Enfin, il n'est pas certain que le gouvernement parvienne à maintenir le cap de la mini-rigueur salariale qu'il a instaurée dans la fonction publique. Ni que le candidat élu en 2012 ne soit pas contraint de céder à quelques-unes de ses promesses les plus dispendieuses.

Bref, il y a toutes les raisons de croire que les dépenses risquent d'augmenter plus vite que dans mon scénario de base sans changement de paradigme très fort dans la gestion de l'intervention publique.

En revanche, les recettes pourraient se révéler décevantes.
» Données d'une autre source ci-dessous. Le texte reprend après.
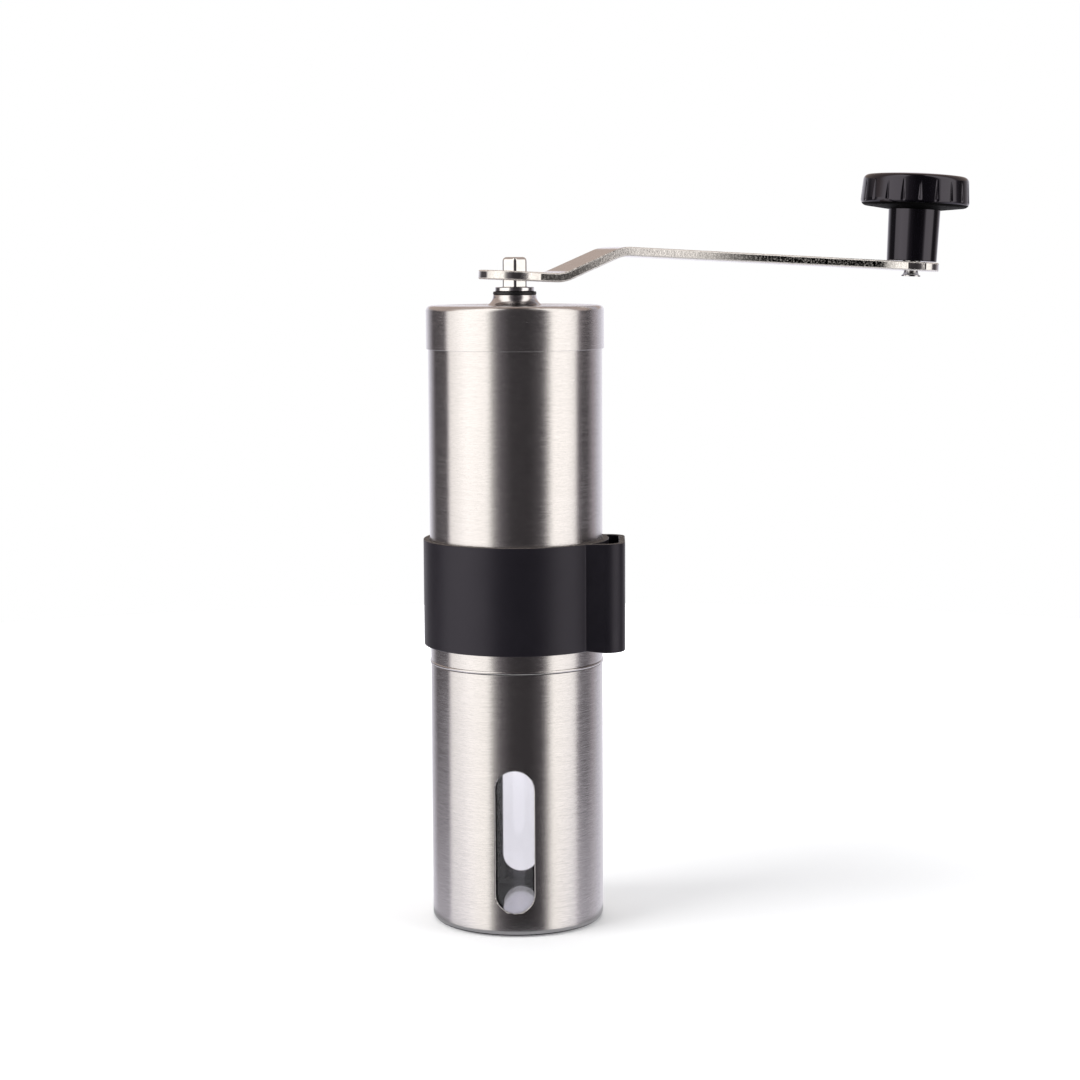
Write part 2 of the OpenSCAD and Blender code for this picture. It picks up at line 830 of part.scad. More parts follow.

Les projets d'augmentation de taxes des uns et des autres auront certainement un rendement marginal décroissant (application du principe de Laffer), et surtout, on ne voit pas sans changement de cap politique majeur, ce qui pourrait amener de la croissance saine : les investissements productifs sur notre territoire ne sont guère florissants, malgré la propagande officielle sur l'attractivité du territoire français.

Enfin, l'incapacité pour l'état de maintenir nombre de financements "verts" risque, à l'instar de ce qui est en train de se passer en Espagne, de nous amener une vague de restructurations importantes dans le secteur privé subventionné, ce qui sera très sain à long terme, mais évidemment pénalisant pour les recettes publiques au moment où se produira la disruption.

On voit donc que les raisons d'être "optimiste" sont évanescentes, alors que les nids de cygnes noirs prolifèrent.

Conclusion

Les chiffres ci-dessus indiquent que des politiques de "bricolage" telles que celle pratiquée par l'UMP ou celle proposée par le PS, d'accompagnement de la crise et de "gros dos" sans réforme majeure visant à réduire le poids de l'état dans la société, ne permettront au mieux une reprise de l'assainissement des comptes publics qu'à partir de 2017, dans le cadre d'hypothèses trop optimistes pour être totalement crédibles de surcroît. Or, cet assainissement est une composante essentielle d'un retour durable (le mot est à la mode) de la confiance chez les agents économiques, consommateurs comme investisseurs.

Une véritable politique de rupture avec la dépense publique tous azimuts est indispensable.